Echo #1 is that we’ve got a trade story here about a man who’s been half- jokingly referred to by film writers, editors and film fans for years as a satanic figure, and now this guy is looking to make a movie about the birth of Satan’s spawn. You don’t think that’s funny?
Nobody actually believes that Bay is literally a man-devil with horns and hooves, but he’s certainly been seen for at least a decade as someone who’s come to represent demonic forces in the film industry, a soul-less heebie-jeebie craftsman who has done more than anyone else to bring about the death of genuine spirit and heart and coherency in narrative cinema, a sworn enemy of the beliefs and ghosts of Ernst Lubitsch, Robert Bresson, John Ford and Stanley Kubrick (among thousands of others) and the mortal foe in today’s world of alive-and-well guys like Florian von Heckel Donnersmarck.
Echo #2 is all flaky ephemera and silly supposition, but throw it all together you’ve got the kind of thing that would make you gulp if you heard it in The Omen. I’m not saying it’s remotely imaginable much less anything a sane person would consider, but let’s take the Michael Bay-is-the-devil idea and advance it a notch and suppose, just for fun, that Bay is actually the son of Satan.

He was born on 2.14.65, which was when Ira Levin was writing and researching his Rosemary’s Baby novel, which was published about two and a half years later, in mid 1967. So where did the idea for Levin’s book come from? Perhaps there were demonic vibrations in the air in the aftermath of Bay’s first wail and Levin, being a typically sensitive writer who perhaps knew a little something about the occult, picked up on this somehow? Maybe he knew someone who told him, “Something has happened, I know not what.”
Clearly the editors of Time magazine felt something in the air also because in April 1966, when Bay was only 14 months old, they published their famous “Is God Dead?” essay with that magazine cover that people still remember today. Roman Polanski, director of the original Rosemary’s Baby (’68), used this Time cover for an insert shot in his film.
I’m not saying any of this makes any sense, but once you accept the fictional notion of Bay’s demonic parentage it all starts to fall into place with an oddly creepy logic. Bay’s birth, Levin begins “Rosemary’s Baby,” Time wonders if God has died, the book is published, the movie is shot and released….all in fairly fast succession.
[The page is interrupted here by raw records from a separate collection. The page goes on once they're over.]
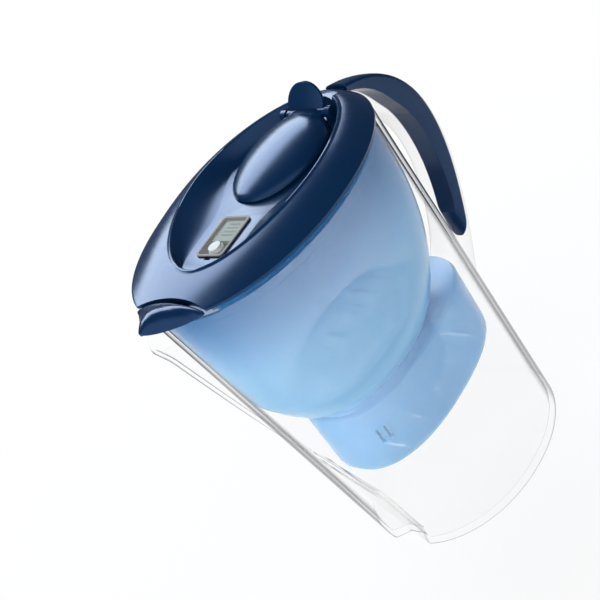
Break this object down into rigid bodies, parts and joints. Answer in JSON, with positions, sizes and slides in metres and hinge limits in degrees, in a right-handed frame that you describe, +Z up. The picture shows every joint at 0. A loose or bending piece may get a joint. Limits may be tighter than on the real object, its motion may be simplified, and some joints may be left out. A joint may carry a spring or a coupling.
{
  "type": "water filter jug",
  "caption": "Tall oval pouring jug with a lift-out funnel and filter cartridge, a lid with a refill flap and a spout flap, a change meter and a bow handle.",
  "frame": {"origin": "centre of the foot's underside, on the surface the jug stands on", "axes": "+Z up, +X from the beak to the handle, +Y to the left of someone facing +X"},
  "size_m": [0.2683, 0.1424, 0.2847],
  "materials": {
    "jug_plastic": "clear, glossy",
    "navy_plastic": "glossy",
    "blue_plastic": "translucent, glossy",
    "white_plastic": "satin",
    "seal_rubber": "matte",
    "screen_fabric": "fine mesh",
    "granules": "grainy",
    "dark_plastic": "satin",
    "window_plastic": "clear, glossy",
    "display_glass": "glossy",
    "display_ink": "matte",
    "button_plastic": "satin",
    "board": "satin",
    "connector_rubber": "matte",
    "cell_steel": "brushed",
    "contact_brass": "bright"
  },
  "bodies": {
    "jug": {"jug_body": "jug_plastic", "handle_grip": "navy_plastic"},
    "hopper": {"funnel": "blue_plastic"},
    "cartridge": {"cartridge_body": "white_plastic", "cartridge_cap": "white_plastic", "cartridge_seal": "seal_rubber", "cartridge_top_screen": "screen_fabric", "cartridge_base_screen": "screen_fabric", "filter_granules": "granules"},
    "lid": {"lid_shell": "navy_plastic"},
    "flap": {"refill_flap": "navy_plastic"},
    "spout_cover": {"spout_flap": "navy_plastic"},
    "meter": {"meter_case": "dark_plastic", "meter_window": "window_plastic", "meter_display": "display_glass", "display_bars": "display_ink", "circuit_board": "board", "display_connector": "connector_rubber", "coin_cell": "cell_steel", "battery_contact": "contact_brass", "meter_back": "dark_plastic"},
    "button": {"start_button": "button_plastic"}
  },
  "joints": [
    {"name": "funnel_lift", "type": "slide", "parent": "jug", "child": "hopper", "axis": [0, 0, 1], "range_m": [0, 0.2]},
    {"name": "cartridge_lift", "type": "slide", "parent": "hopper", "child": "cartridge", "axis": [0, 0, 1], "range_m": [0, 0.08]},
    {"name": "lid_lift", "type": "slide", "parent": "hopper", "child": "lid", "axis": [0, 0, 1], "range_m": [0, 0.06]},
    {"name": "refill_flap_hinge", "type": "hinge", "parent": "lid", "child": "flap", "pos_m": [0.046, 0, 0.2666], "axis": [0, 1, 0], "range_deg": [0, 35]},
    {"name": "spout_flap_hinge", "type": "hinge", "parent": "lid", "child": "spout_cover", "pos_m": [-0.104, 0, 0.2574], "axis": [0, 1, 0], "range_deg": [-4, 11]},
    {"name": "meter_lift", "type": "slide", "parent": "lid", "child": "meter", "axis": [0, 0, 1], "range_m": [0, 0.02]},
    {"name": "button_press", "type": "slide", "parent": "meter", "child": "button", "axis": [0, 0, -1], "range_m": [0, 0.0006], "stiffness_N_per_m": 300}
  ]
}
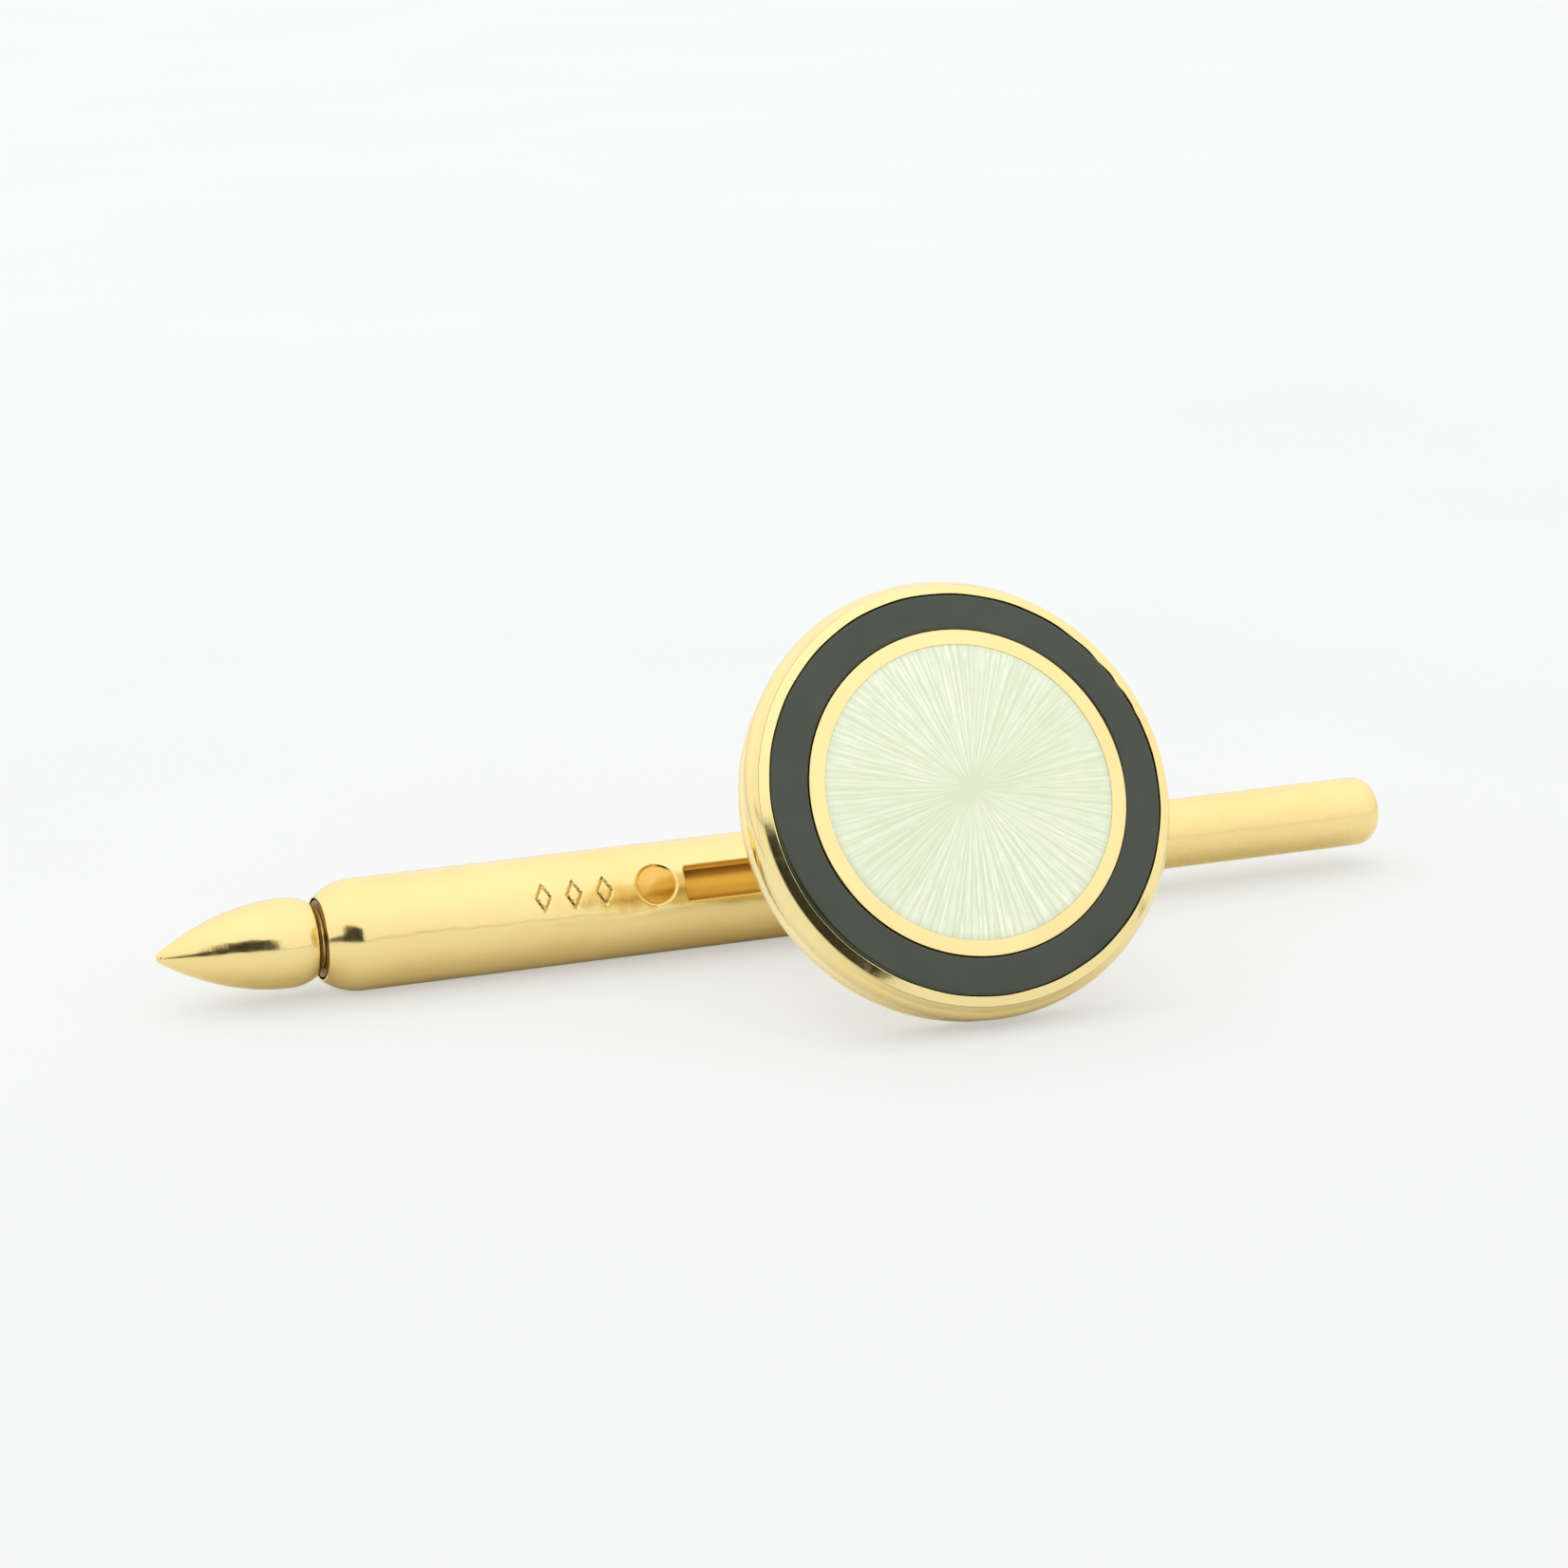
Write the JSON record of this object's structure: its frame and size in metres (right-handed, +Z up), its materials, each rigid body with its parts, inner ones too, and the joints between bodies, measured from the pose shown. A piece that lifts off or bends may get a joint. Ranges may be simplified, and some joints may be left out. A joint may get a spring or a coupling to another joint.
{
  "type": "dress stud",
  "caption": "Round enamelled dress stud on a post, with a sprung telescoping bar behind it that slips through a buttonhole and springs out",
  "frame": {"origin": "bottom centre of the bounding box of the stud as it rests on a table", "axes": "+X along the bar from the pointed tip to the plain rod end, +Z up; the enamelled face leans back from -Y"},
  "size_m": [0.0366, 0.0126, 0.011],
  "materials": {
    "polished_gold": "polished yellow gold",
    "inner_gold": "unpolished yellow gold inside the bar",
    "black_enamel": "glossy opaque enamel",
    "pale_enamel": "glossy translucent enamel over an engine-turned ground",
    "spring_steel": "drawn wire"
  },
  "bodies": {
    "stud": {"bezel": "polished_gold", "face_plate": "polished_gold", "black_enamel_ring": "black_enamel", "pale_enamel_disc": "pale_enamel", "back_plate": "polished_gold", "post": "polished_gold", "inner_rod": "polished_gold", "return_spring": "spring_steel"},
    "sleeve": {"slide_tube": "polished_gold", "guide_bush": "polished_gold", "threaded_bush": "inner_gold", "bullet_tip": "polished_gold"}
  },
  "joints": [
    {"name": "tube_slide", "type": "slide", "parent": "stud", "child": "sleeve", "axis": [1, 0, 0], "range_m": [0, 0.0048], "stiffness_N_per_m": 150, "springref_m": -0.002, "deforming": ["return_spring"]}
  ]
}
If you go by the logic of The Final Conflict (1981), the rise of Damien Thorn (Sam Neill) is fulfilled when be becomes an adult and begins to control the levers of power in decisive ways. Bay has obviously been doing that for some time in Hollywood circles, but now, the theory goes, he’s finally reached a point where he can tell (or help to tell if someone else directs) the story of his own birth. Yes, a stupid idea but on some primal level there’s a small part of me that believes all of it.
The scary thing is that Bay and his Platinum Pictures team will almost certainly screw this one up — overbaking it, removing all subtlety and sense of dread, making it for the downmarket crowd, etc. Just like they’re certain to do when they get around to remaking Alfred Hitchcock‘s The Birds.